GQ launched its iPhone application in November, the first such attempt by publisher Condé Nast to sell a magazine through Apple Inc.'s popular device. "It's a young male readership. They're very tech-comfortable, they're very aesthetically oriented," says Sarah Chubb, president of Condé Nast Digital.

The app copies the magazine aesthetic. When the user holds the device horizontally, it displays an exact replica of the printed product to flip through - ads included. Because the digital issue is so close to the original, ABC made GQ the first consumer magazine to include digital sales in its rate base (the minimum circulation a magazine guarantees to advertisers).

Advertisers can pay extra for digital features, such as a tag the user taps to go to the product website or to watch a video ad. Out of approximately 180 ad pages in the December GQ, more than three-quarters included one of these extras.

Condé Nast's strategy is for broad digital expansion - with one notable exception. Amazon.com Inc's Kindle e-reader, with its white plastic nubbins and its inky screen, is without glamour. That is, without Glamour. That magazine will not appear on the Kindle or the Sony Reader, and neither will any Condé Nast title except the New Yorker.No Details. No Vogue. No Vanity Fair or Wired.

"There's no colour, and there's no advertising. We want to have our magazines replicated." Mr. Wallace wants every title eventually to have a digital version counted in the rate base.

The GQ app gives Condé Nast an Apple-compatible reader; the company also inked a deal with Adobe Systems Inc. to get Wired Magazine ready for tablets that run on Windows, Linux and other programs. Mr. Wallace expects such e-reader tablets to come out by late 2010.

The e-reader offers one option for making the digital magazine pay. Another is a payment site similar to what iTunes did for music that allows readers to buy individual magazines or articles.

Still, many magazines are not counting on a pay model. Instead, they have been aggressive about hiring bloggers and pushing their brands online to drive subscriptions and online advertising.

"Not only do you have to become a daily, you have to become an hourly or a minutely if you're going to get the kind of traffic that's going to make you competitive," says Sarah Fulford, editor-in-chief of Toronto Life. The magazine maintains a local focus online with restaurant listings, shopping tips and neighbourhood guides to attract "a huge amount of traffic," Ms. Fulford said, which has translated into a 23-per-cent rise in online revenue this year.

And even though most magazines say their business is depth and insight, not breaking news, gossip rags use their websites to drive juicy celebrity news between issues. When the Tiger Woods scandal broke, Us Weekly got its hands on the audio of an alleged voice mail Mr. Woods left for a mistress. The content was reported by major news organizations, which helped promote the title and encourage visits to the Us Weekly site.

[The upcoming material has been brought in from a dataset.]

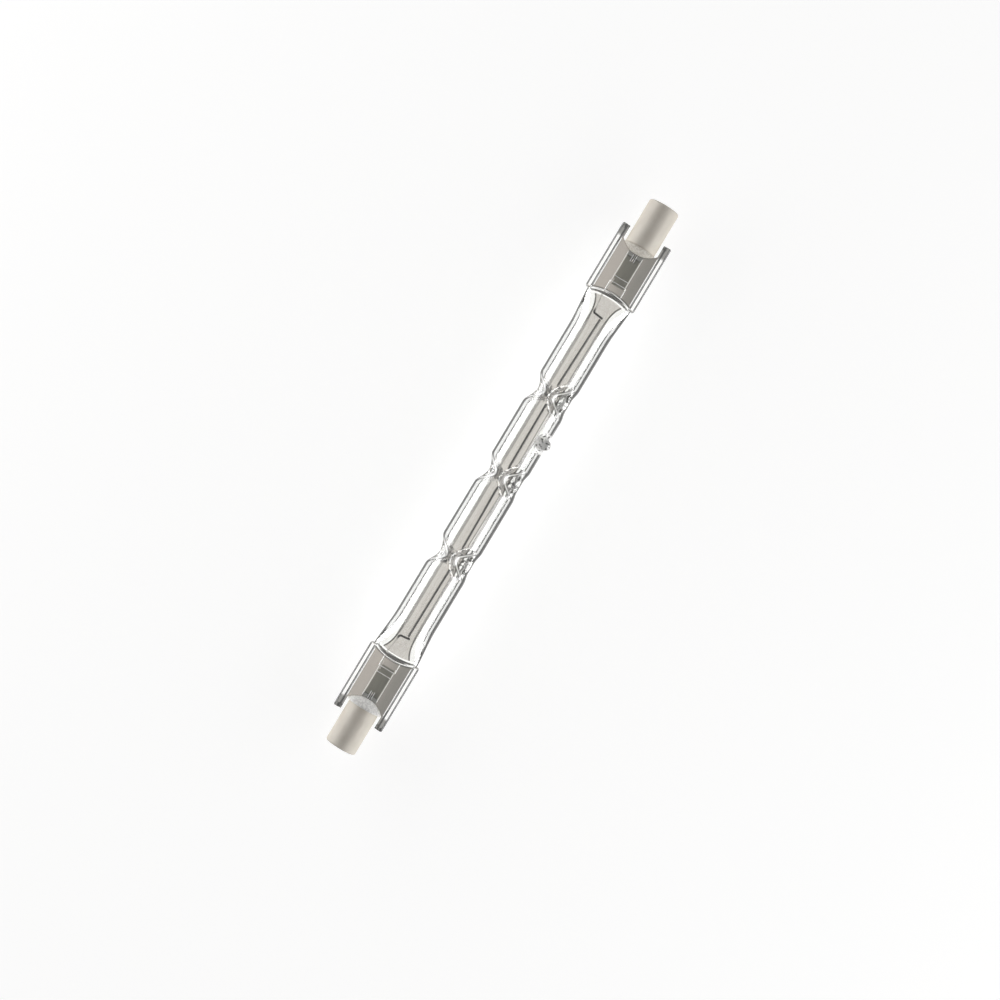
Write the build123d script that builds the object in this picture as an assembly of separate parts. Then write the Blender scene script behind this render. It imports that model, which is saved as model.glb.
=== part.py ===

Magazines are trying to integrate technology, without losing the spirit of what makes them unique - including the heavy emphasis on colour photography and design.

"I don't think any other medium has marshalled the forces of art and design to entice people into the experience and keep them there," Esquire editor David Granger says. "It's missing from any other digital experience ... There's something momentous about magazines."